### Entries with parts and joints
## Begin
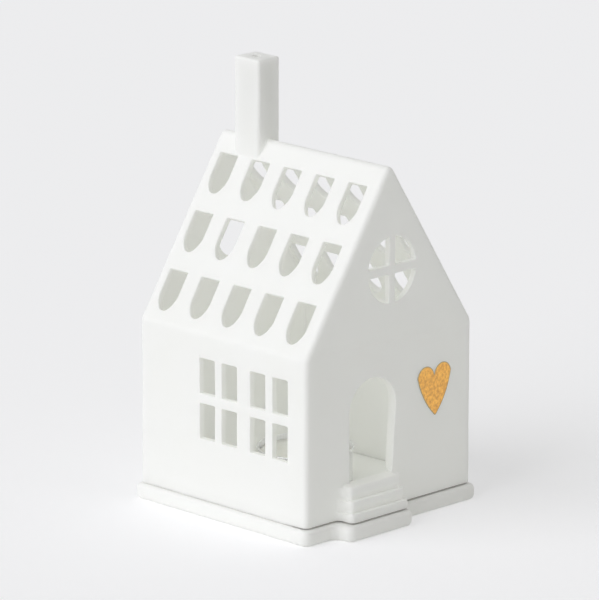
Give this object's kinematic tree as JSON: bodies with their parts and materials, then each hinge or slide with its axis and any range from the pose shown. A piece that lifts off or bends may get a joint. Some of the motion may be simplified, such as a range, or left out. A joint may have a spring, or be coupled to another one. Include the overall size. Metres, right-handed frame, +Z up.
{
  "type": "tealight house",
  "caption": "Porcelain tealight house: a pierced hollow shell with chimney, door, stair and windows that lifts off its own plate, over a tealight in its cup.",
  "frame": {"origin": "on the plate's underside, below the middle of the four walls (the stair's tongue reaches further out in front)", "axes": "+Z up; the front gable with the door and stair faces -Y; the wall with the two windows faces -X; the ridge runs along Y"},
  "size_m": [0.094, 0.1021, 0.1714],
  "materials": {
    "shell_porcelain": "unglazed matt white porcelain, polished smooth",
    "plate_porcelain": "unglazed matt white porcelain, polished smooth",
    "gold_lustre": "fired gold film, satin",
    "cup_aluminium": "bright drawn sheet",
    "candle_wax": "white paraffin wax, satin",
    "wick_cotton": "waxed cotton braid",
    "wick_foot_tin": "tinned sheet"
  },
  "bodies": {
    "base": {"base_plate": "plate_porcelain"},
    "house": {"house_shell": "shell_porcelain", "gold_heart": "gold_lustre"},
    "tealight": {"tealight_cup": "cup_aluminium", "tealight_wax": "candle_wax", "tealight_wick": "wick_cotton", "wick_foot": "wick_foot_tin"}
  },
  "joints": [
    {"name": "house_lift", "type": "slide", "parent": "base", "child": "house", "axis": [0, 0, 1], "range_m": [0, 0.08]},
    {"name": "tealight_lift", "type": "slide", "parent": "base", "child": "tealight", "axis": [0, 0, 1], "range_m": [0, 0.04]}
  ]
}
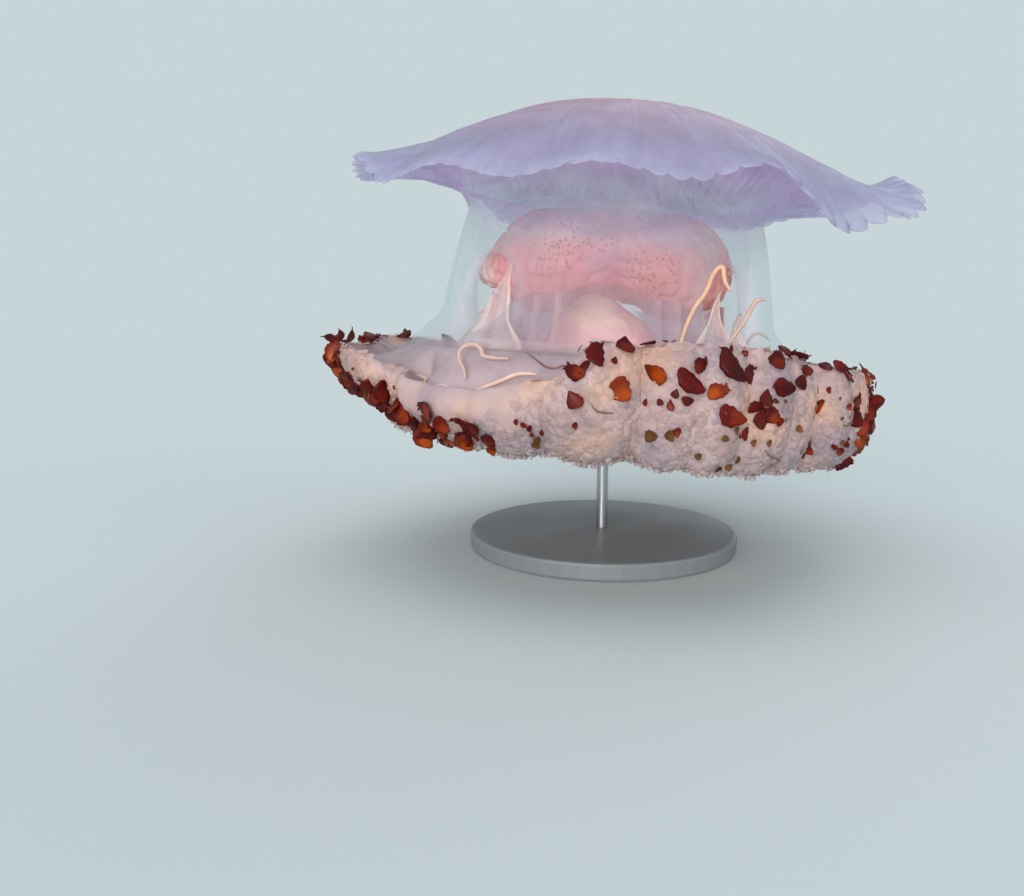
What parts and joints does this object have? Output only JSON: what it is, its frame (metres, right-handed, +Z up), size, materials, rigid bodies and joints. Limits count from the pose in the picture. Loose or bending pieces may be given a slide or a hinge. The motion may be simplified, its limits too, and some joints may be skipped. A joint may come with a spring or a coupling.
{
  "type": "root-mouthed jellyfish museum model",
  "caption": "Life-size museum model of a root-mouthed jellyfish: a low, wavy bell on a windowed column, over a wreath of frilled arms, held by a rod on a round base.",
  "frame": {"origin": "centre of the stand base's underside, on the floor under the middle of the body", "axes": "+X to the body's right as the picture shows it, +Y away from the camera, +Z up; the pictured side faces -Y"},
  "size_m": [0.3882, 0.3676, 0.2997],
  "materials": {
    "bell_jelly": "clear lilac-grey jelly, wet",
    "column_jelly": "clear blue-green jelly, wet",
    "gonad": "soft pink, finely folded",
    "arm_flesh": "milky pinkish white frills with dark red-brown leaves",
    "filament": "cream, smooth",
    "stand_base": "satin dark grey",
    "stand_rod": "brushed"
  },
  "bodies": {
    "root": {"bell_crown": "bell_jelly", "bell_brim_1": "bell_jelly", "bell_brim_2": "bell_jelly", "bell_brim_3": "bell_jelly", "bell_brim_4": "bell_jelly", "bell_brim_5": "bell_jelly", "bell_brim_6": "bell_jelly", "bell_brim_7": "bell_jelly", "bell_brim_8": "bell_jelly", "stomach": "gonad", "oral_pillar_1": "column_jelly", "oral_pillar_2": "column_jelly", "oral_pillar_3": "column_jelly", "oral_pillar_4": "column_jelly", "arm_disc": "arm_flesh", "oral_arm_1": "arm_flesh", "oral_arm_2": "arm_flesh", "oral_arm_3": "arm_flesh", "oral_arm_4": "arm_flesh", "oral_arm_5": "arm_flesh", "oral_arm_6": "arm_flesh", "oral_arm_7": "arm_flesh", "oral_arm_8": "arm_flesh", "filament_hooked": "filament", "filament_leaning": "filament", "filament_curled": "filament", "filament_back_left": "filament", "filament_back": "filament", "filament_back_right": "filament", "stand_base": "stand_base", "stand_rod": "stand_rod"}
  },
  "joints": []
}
## End
### Your objective
Write out the full listing, keeping every line exactly as it is.

### Written response
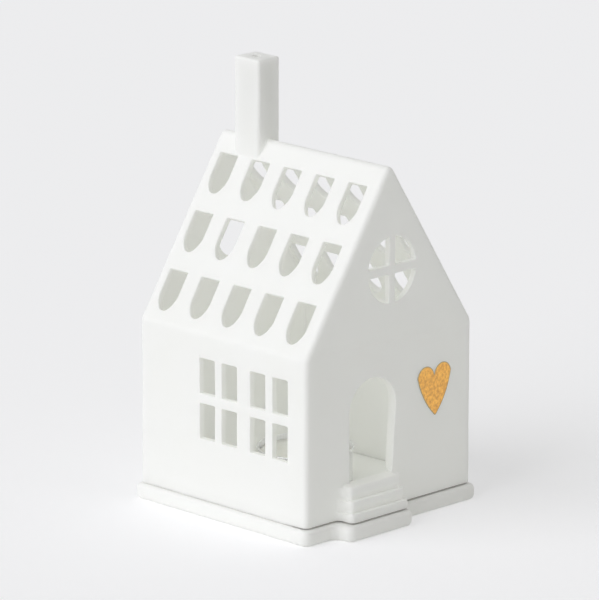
Give this object's kinematic tree as JSON: bodies with their parts and materials, then each hinge or slide with its axis and any range from the pose shown. A piece that lifts off or bends may get a joint. Some of the motion may be simplified, such as a range, or left out. A joint may have a spring, or be coupled to another one. Include the overall size. Metres, right-handed frame, +Z up.
{
  "type": "tealight house",
  "caption": "Porcelain tealight house: a pierced hollow shell with chimney, door, stair and windows that lifts off its own plate, over a tealight in its cup.",
  "frame": {"origin": "on the plate's underside, below the middle of the four walls (the stair's tongue reaches further out in front)", "axes": "+Z up; the front gable with the door and stair faces -Y; the wall with the two windows faces -X; the ridge runs along Y"},
  "size_m": [0.094, 0.1021, 0.1714],
  "materials": {
    "shell_porcelain": "unglazed matt white porcelain, polished smooth",
    "plate_porcelain": "unglazed matt white porcelain, polished smooth",
    "gold_lustre": "fired gold film, satin",
    "cup_aluminium": "bright drawn sheet",
    "candle_wax": "white paraffin wax, satin",
    "wick_cotton": "waxed cotton braid",
    "wick_foot_tin": "tinned sheet"
  },
  "bodies": {
    "base": {"base_plate": "plate_porcelain"},
    "house": {"house_shell": "shell_porcelain", "gold_heart": "gold_lustre"},
    "tealight": {"tealight_cup": "cup_aluminium", "tealight_wax": "candle_wax", "tealight_wick": "wick_cotton", "wick_foot": "wick_foot_tin"}
  },
  "joints": [
    {"name": "house_lift", "type": "slide", "parent": "base", "child": "house", "axis": [0, 0, 1], "range_m": [0, 0.08]},
    {"name": "tealight_lift", "type": "slide", "parent": "base", "child": "tealight", "axis": [0, 0, 1], "range_m": [0, 0.04]}
  ]
}
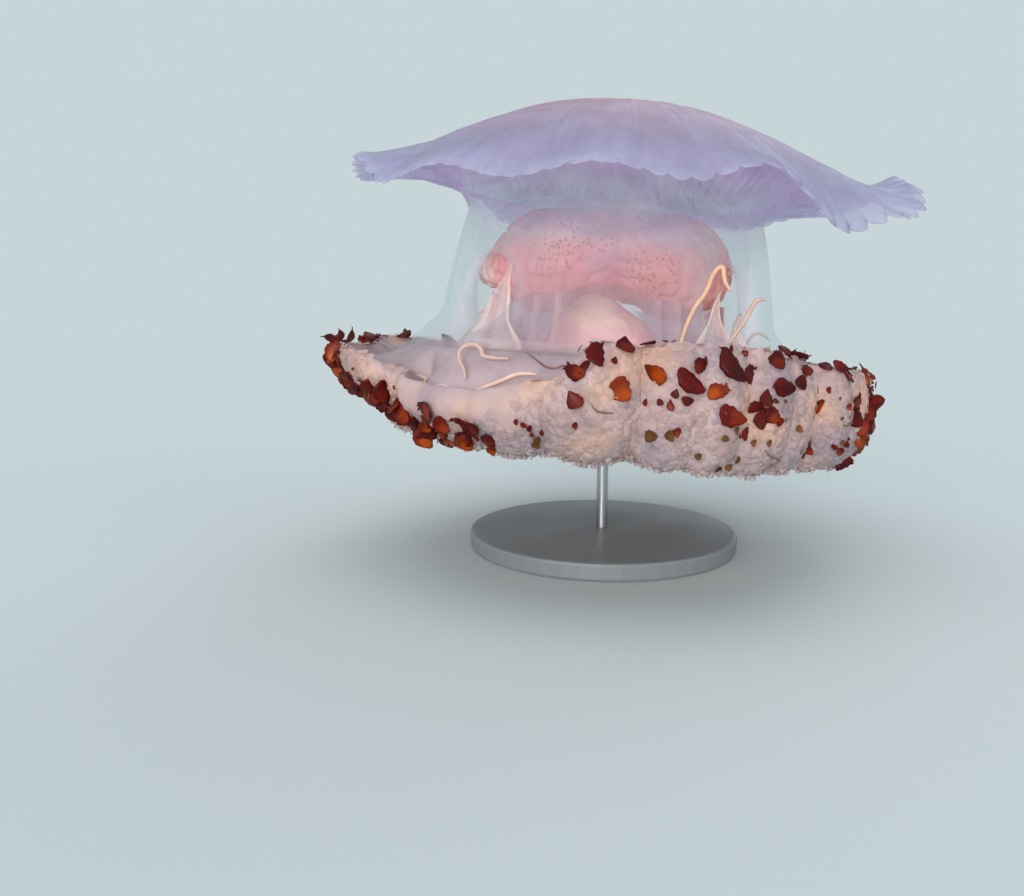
What parts and joints does this object have? Output only JSON: what it is, its frame (metres, right-handed, +Z up), size, materials, rigid bodies and joints. Limits count from the pose in the picture. Loose or bending pieces may be given a slide or a hinge. The motion may be simplified, its limits too, and some joints may be skipped. A joint may come with a spring or a coupling.
{
  "type": "root-mouthed jellyfish museum model",
  "caption": "Life-size museum model of a root-mouthed jellyfish: a low, wavy bell on a windowed column, over a wreath of frilled arms, held by a rod on a round base.",
  "frame": {"origin": "centre of the stand base's underside, on the floor under the middle of the body", "axes": "+X to the body's right as the picture shows it, +Y away from the camera, +Z up; the pictured side faces -Y"},
  "size_m": [0.3882, 0.3676, 0.2997],
  "materials": {
    "bell_jelly": "clear lilac-grey jelly, wet",
    "column_jelly": "clear blue-green jelly, wet",
    "gonad": "soft pink, finely folded",
    "arm_flesh": "milky pinkish white frills with dark red-brown leaves",
    "filament": "cream, smooth",
    "stand_base": "satin dark grey",
    "stand_rod": "brushed"
  },
  "bodies": {
    "root": {"bell_crown": "bell_jelly", "bell_brim_1": "bell_jelly", "bell_brim_2": "bell_jelly", "bell_brim_3": "bell_jelly", "bell_brim_4": "bell_jelly", "bell_brim_5": "bell_jelly", "bell_brim_6": "bell_jelly", "bell_brim_7": "bell_jelly", "bell_brim_8": "bell_jelly", "stomach": "gonad", "oral_pillar_1": "column_jelly", "oral_pillar_2": "column_jelly", "oral_pillar_3": "column_jelly", "oral_pillar_4": "column_jelly", "arm_disc": "arm_flesh", "oral_arm_1": "arm_flesh", "oral_arm_2": "arm_flesh", "oral_arm_3": "arm_flesh", "oral_arm_4": "arm_flesh", "oral_arm_5": "arm_flesh", "oral_arm_6": "arm_flesh", "oral_arm_7": "arm_flesh", "oral_arm_8": "arm_flesh", "filament_hooked": "filament", "filament_leaning": "filament", "filament_curled": "filament", "filament_back_left": "filament", "filament_back": "filament", "filament_back_right": "filament", "stand_base": "stand_base", "stand_rod": "stand_rod"}
  },
  "joints": []
}